PROMPT: Your answer should consist only of the lines below from the one with "obj.parent = empty" through the one with "bpy.data.objects.remove(obj)", copied exactly.

— Start of INFORMATION SUPPLIED —

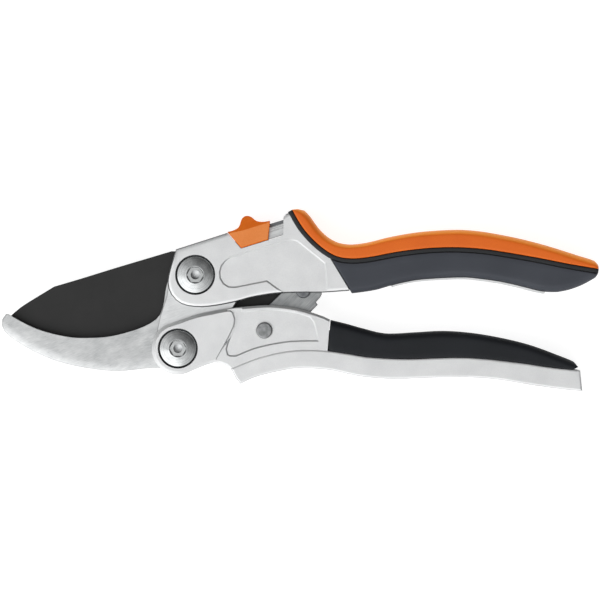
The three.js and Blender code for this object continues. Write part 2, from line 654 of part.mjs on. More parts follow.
function tailPin() {
  const [low, high] = [CHANNEL_BACK + 0.1, CHANNEL_FRONT - 0.3];
  const seat = FRONT_LINK[1] + 0.05;
  return turned(TAIL_PIN, [
    [0, low], [TAIL_PIN_R, low], [TAIL_PIN_R, seat], [TAIL_PIN_HEAD_R, seat],
    [TAIL_PIN_HEAD_R, high - 0.3], [TAIL_PIN_HEAD_R - 0.4, high], [0, high],
  ], 24);
}

// A rivet through both cheeks of the lower handle, headed at both ends.
function linkRivet() {
  const [low, high] = [CHEEK_BACK - 0.2, CHEEK_FRONT + 0.4];
  const [backSeat, frontSeat] = [CHEEK_BACK + 0.95, HEAD_SEAT + 0.05];
  return turned(RIVET, [
    [0, low], [RIVET_HEAD_R - 0.3, low], [RIVET_HEAD_R, low + 0.3], [RIVET_HEAD_R, backSeat],
    [RIVET_R, backSeat], [RIVET_R, frontSeat], [RIVET_HEAD_R, frontSeat],
    [RIVET_HEAD_R, high - 0.3], [RIVET_HEAD_R - 0.3, high], [0, high],
  ], 24);
}

// A torsion spring coiled on the rivet: one leg lies along the channel's floor, the other against
// the link's tab.
const SPRING_R = 3.8;
const WIRE_R = 0.45;
const SPRING_LEVELS = [6.2, 8.25];

function returnSpring() {
  const turns = 2.12;
  const points = [new THREE.Vector3(...placed([[12.4, -5.2]], RIVET, LINK_ANGLE)[0], SPRING_LEVELS[1])];
  const start = LINK_ANGLE - Math.PI / 2;
  const sweep = -(2 * Math.PI * turns);
  const count = 36;
  for (let i = 0; i <= count; i += 1) {
    const angle = start + (sweep * i) / count;
    const level = THREE.MathUtils.lerp(SPRING_LEVELS[1], SPRING_LEVELS[0], i / count);
    points.push(new THREE.Vector3(
      RIVET[0] + SPRING_R * Math.cos(angle), RIVET[1] + SPRING_R * Math.sin(angle), level,
    ));
  }
  points.push(new THREE.Vector3(RIVET[0] + 13, RIVET[1] - 5.4, SPRING_LEVELS[0]));
  return wire(new THREE.CatmullRomCurve3(points, false, 'centripetal'), WIRE_R, 56);
}

// ---- lock ---------------------------------------------------------------------------------------

const LOCK_PIN = placed([[4.4, 5.8]], SLOT_CORNER, SLOT_ANGLE)[0];
const buttonFoot = outline(
  [[11.45, 14.85], [16.2, 9.4], [25.7, 12.35], [26.2, 17.8], [20.1, 16.6], [11.9, 14.9]],
);
const buttonTop = outline(
  [[11.5, 14.75], [13.4, 12.6], [25.9, 15.0], [26.2, 19.0]],
  curve([[26.2, 19.0], [24.5, 18.7], [22.7, 18.7], [21.3, 19.1], [19.7, 20.4], [18.2, 20.8],
    [17.0, 20.4], [16.2, 19.4], [15.7, 17.7], [15.0, 16.5], [13.3, 15.6], [11.4, 15.1]], 0.6),
);
// How far across the slot the button's flat sides reach before they slope in to its crest.
const BUTTON_SHOULDER = [5.9, 15.35];
const BUTTON_CREST = [10.6, 13.2];

// A bar along the slot, shaped like the button's end: straight sides, then slopes up to the crest.
function buttonEnd() {
  const front = [[-1, BUTTON_SHOULDER[1]], BUTTON_SHOULDER, BUTTON_CREST];
  const back = front.map(([across, level]) => [across, 2 * MIDDLE - level]).reverse();
  const section = new THREE.Shape([...front, ...back].map(vector));
  const bar = new THREE.ExtrudeGeometry(section, { depth: 20, bevelEnabled: false });
  const across = new THREE.Vector3(-Math.sin(SLOT_ANGLE), Math.cos(SLOT_ANGLE), 0);
  const along = new THREE.Vector3(Math.cos(SLOT_ANGLE), Math.sin(SLOT_ANGLE), 0);
  bar.translate(0, 0, -7);
  bar.applyMatrix4(new THREE.Matrix4().makeBasis(across, new THREE.Vector3(0, 0, 1), along));
  bar.translate(SLOT_CORNER[0], SLOT_CORNER[1], 0);
  return solid(bar);
}

// A saddle: it straddles the rack and the tongue, and its crest is what the thumb pushes.
function lockButton() {
  const room = placed(
    [[-6, -2], [16, -2], [16, RACK_HEIGHT + 0.3], [TOOTHED_END - LOCK_TRAVEL - 0.3, RACK_HEIGHT + 0.3],
      [TOOTHED_END - LOCK_TRAVEL - 0.3, TOOTHED_HEIGHT + 0.7], [-6, TOOTHED_HEIGHT + 0.7]],
    SLOT_CORNER, SLOT_ANGLE,
  );
  const tongueSlot = placed([[2.1, 4], [7.9, 4], [7.9, 7.3], [2.1, 7.3]], SLOT_CORNER, SLOT_ANGLE);
  const pinHole = disc(LOCK_PIN, LOCK_PIN_R + RUNNING_GAP, LOCK_PIN_BACK - 0.1, LOCK_PIN_FRONT + 0.1, 16);
  return plate(buttonFoot, BUTTON_BACK, BUTTON_FRONT, 0.3)
    .add(plate(buttonTop, BUTTON_BACK, BUTTON_FRONT, 0.15).intersect(buttonEnd()))
    .subtract(plate(room, CHANNEL_BACK - 0.2, CHANNEL_FRONT + 0.2))
    .subtract(plate(tongueSlot, TONGUE_BACK - 0.2, TONGUE_FRONT + 0.2))
    .subtract(pinHole);
}

// The steel tongue under the button, which reaches towards the blade's hub.
function lockTongue() {
  const shape = placed(
    [[2.4, 7.0], [2.4, 4.8], [0.4, 4.4], [-4.6, 1.0], [-5.6, -2.6], [-3.4, -3.6], [0.6, 0.2],
      [9.2, 0.2], [9.2, 4.4], [7.6, 4.8], [7.6, 7.0]],
    SLOT_CORNER, SLOT_ANGLE,
  );
  return plate(shape, TONGUE_BACK, TONGUE_FRONT, 0.15)
    .subtract(disc(LOCK_PIN, LOCK_PIN_R + RUNNING_GAP, 0, 16, 16));
}

// A toothed rack beside the tongue; the button clicks along its teeth.
function lockRack() {
  const teeth = [];
  for (let at = TOOTHED_END; at > RACK_START + TOOTH_PITCH; at -= TOOTH_PITCH) {
    teeth.push([at, TOOTHED_HEIGHT], [at - TOOTH_PITCH / 2, TOOTHED_HEIGHT - TOOTH_DEPTH]);
  }
  const shape = placed(
    [[RACK_START, RACK_FOOT], [RACK_END, RACK_FOOT], [RACK_END, RACK_HEIGHT], [TOOTHED_END, RACK_HEIGHT],
      ...teeth, [RACK_START, TOOTHED_HEIGHT]],
    SLOT_CORNER, SLOT_ANGLE,
  );
  // A cut along the whole rack between two heights, down from its front face.
  const cut = (from, to, drop) => plate(placed(
    [[0, from], [RACK_END + 1, from], [RACK_END + 1, to], [0, to]], SLOT_CORNER, SLOT_ANGLE,
  ), RACK_FRONT - drop, RACK_FRONT + 1);
  return GROOVES_AT.reduce(
    (rack, from) => rack.subtract(cut(from, from + GROOVE_WIDTH, GROOVE_DEPTH)),
    plate(shape, RACK_BACK, RACK_FRONT).subtract(cut(TOOTHED_HEIGHT, RACK_HEIGHT + 1, LEDGE_DROP)),
  );
}

// ---- assembly -----------------------------------------------------------------------------------

add('upper_handle_casting', upperCasting(), satinAluminium);
add('hook_jaw', hook(), brushedSteel);
add('hook_dowel', disc(DOWEL, DOWEL_R, HOOK_BACK + 0.1, DOWEL_FRONT, 16), darkSteel);
add('upper_grip', upperGrip(), slateRubber);
add('grip_seal_strip', sealStrip(), blackRubber);
add('orange_grip_cover', orangeCover(), orangePlastic);
add('main_pivot_bolt', pivotBolt(MAIN_PIVOT), polishedSteel);
add('main_pivot_nut', pivotNut(MAIN_PIVOT), darkSteel);
add('main_pivot_spacer', spacer(MAIN_PIVOT, 6.2, CHANNEL_BACK, BLADE_BACK), springSteel);
add('lock_rack', lockRack(), brushedSteel);

add('blade', blade(), coatedSteel);
add('blade_bush', washer(MAIN_PIVOT, SHAFT_R + RUNNING_GAP, BUSH_R, BLADE_BACK + 0.05, BLADE_FRONT - 0.05),
  bronze);

add('lower_handle_casting', lowerCasting(), satinAluminium);
add('lower_grip', lowerGrip(), navyRubber);
add('lower_pivot_bolt', pivotBolt(LOWER_PIVOT), polishedSteel);
add('lower_pivot_nut', pivotNut(LOWER_PIVOT), darkSteel);
add('lower_pivot_spacer', spacer(LOWER_PIVOT, 5.2, CHANNEL_BACK, HOOK_BACK), springSteel);
add('link_rivet', linkRivet(), darkSteel);
add('rivet_sleeve', washer(RIVET, RIVET_R + RUNNING_GAP, 3.0, 5.65, 8.75), bronze);
add('return_spring', returnSpring(), springSteel);

add('link_front_plate', linkPlate(FRONT_LINK), brushedSteel);
add('link_back_plate', linkPlate(BACK_LINK).add(plate(tabShape, 5.0, 8.7)), brushedSteel);
add('link_tail_pin', tailPin(), darkSteel);

add('lock_button', lockButton(), orangePlastic);
add('lock_tongue', lockTongue(), brushedSteel);
add('lock_pin', disc(LOCK_PIN, LOCK_PIN_R, LOCK_PIN_BACK, LOCK_PIN_FRONT, 16), darkSteel);

export default pruner;
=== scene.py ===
# Looks of the power-lever bypass pruner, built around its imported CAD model. Metres, +Z up.

import json
import math

import bmesh
import bpy
import numpy as np
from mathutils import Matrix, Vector


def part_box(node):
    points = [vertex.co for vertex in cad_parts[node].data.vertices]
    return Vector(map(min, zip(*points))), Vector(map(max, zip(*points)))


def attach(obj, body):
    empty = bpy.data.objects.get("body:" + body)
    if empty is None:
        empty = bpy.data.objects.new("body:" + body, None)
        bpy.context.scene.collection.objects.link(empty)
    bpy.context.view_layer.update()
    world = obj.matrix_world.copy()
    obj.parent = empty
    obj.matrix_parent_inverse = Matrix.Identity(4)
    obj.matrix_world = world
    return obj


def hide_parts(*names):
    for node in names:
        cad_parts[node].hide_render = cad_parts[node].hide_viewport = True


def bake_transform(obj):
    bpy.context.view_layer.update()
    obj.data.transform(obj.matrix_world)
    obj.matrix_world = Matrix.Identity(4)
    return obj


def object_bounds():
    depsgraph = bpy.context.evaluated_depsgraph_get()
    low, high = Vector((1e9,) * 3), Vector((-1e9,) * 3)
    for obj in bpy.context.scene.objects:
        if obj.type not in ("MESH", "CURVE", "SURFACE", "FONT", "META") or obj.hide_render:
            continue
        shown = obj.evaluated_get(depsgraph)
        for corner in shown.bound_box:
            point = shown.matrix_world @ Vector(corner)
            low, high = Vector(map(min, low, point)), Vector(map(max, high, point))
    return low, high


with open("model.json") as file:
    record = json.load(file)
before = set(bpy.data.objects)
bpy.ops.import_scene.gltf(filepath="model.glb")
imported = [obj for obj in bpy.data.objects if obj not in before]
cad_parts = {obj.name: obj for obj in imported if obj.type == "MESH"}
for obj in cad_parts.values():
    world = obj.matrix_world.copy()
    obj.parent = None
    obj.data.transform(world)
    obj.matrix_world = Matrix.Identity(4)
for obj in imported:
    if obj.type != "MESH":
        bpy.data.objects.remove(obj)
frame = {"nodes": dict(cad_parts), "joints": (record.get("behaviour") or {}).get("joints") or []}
CAD_LOW, CAD_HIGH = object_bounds()
MM = 0.001
# How many points go round the section of a wire or of the black ring round a pivot bolt's head.
WIRE_STEPS = 12
MIDDLE = (CAD_LOW.z + CAD_HIGH.z) / 2
# Points closer together than this are one point.
SAME_POINT = 1e-3 * MM
# The level at which the grips' outlines are read, clear of the slots inside them.
GRIP_LEVEL = 12 * MM
# How far above and below the middle the castings' inner faces reach, which take a painted shade.
INNER_REACH = 5.1 * MM
# Flat faces higher than this are the hook's raised part round the pivots.
NECK_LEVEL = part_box("hook_jaw")[1].z - 0.1 * MM
# Flat faces lower than this are the rack's ledge beside its teeth.
LEDGE_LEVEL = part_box("lock_rack")[1].z - 0.5 * MM
# Flat faces further from the middle than this are the lock button's front and back.
BUTTON_REACH = 7 * MM
# The lock's slot rises by this angle.
SLOT_TURN = math.radians(17.2)

# Pivot bolts: how far the socket, and the top and bottom of the hole drilled in its floor, lie below
# the head's top.
SOCKET_DEPTH = 1.6 * MM
HOLE_TOP = 1.05 * SOCKET_DEPTH
HOLE_BOTTOM = 2 * SOCKET_DEPTH
# The black ring round each pivot bolt's head: a dark piece put in the shadowed gap there, painted shade.
SHADE_RING_WIDTH = 0.45 * MM
SHADE_RING_HEIGHT = 0.7 * MM
SHADE_RING_DROP = 0.85 * MM
SHADE_RING_STEPS = 96

# Return spring: its wire and coil, and where its legs end. The upper leg's reach is along the link and
# to its right, and the lower leg's is along X and Y, both from the link's axis.
WIRE_RADIUS = 0.45 * MM
COIL_RADIUS = 3.8 * MM
COIL_TURNS = 2.12
COIL_POINTS = 110
UPPER_LEG = 12.4 * MM, 5.2 * MM
LOWER_LEG = 13 * MM, -5.4 * MM

scene = bpy.context.scene
scene.view_settings.view_transform = "Standard"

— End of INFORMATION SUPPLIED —

EXERCISE RESULT:
    obj.parent = empty
    obj.matrix_parent_inverse = Matrix.Identity(4)
    obj.matrix_world = world
    return obj


def hide_parts(*names):
    for node in names:
        cad_parts[node].hide_render = cad_parts[node].hide_viewport = True


def bake_transform(obj):
    bpy.context.view_layer.update()
    obj.data.transform(obj.matrix_world)
    obj.matrix_world = Matrix.Identity(4)
    return obj


def object_bounds():
    depsgraph = bpy.context.evaluated_depsgraph_get()
    low, high = Vector((1e9,) * 3), Vector((-1e9,) * 3)
    for obj in bpy.context.scene.objects:
        if obj.type not in ("MESH", "CURVE", "SURFACE", "FONT", "META") or obj.hide_render:
            continue
        shown = obj.evaluated_get(depsgraph)
        for corner in shown.bound_box:
            point = shown.matrix_world @ Vector(corner)
            low, high = Vector(map(min, low, point)), Vector(map(max, high, point))
    return low, high


with open("model.json") as file:
    record = json.load(file)
before = set(bpy.data.objects)
bpy.ops.import_scene.gltf(filepath="model.glb")
imported = [obj for obj in bpy.data.objects if obj not in before]
cad_parts = {obj.name: obj for obj in imported if obj.type == "MESH"}
for obj in cad_parts.values():
    world = obj.matrix_world.copy()
    obj.parent = None
    obj.data.transform(world)
    obj.matrix_world = Matrix.Identity(4)
for obj in imported:
    if obj.type != "MESH":
        bpy.data.objects.remove(obj)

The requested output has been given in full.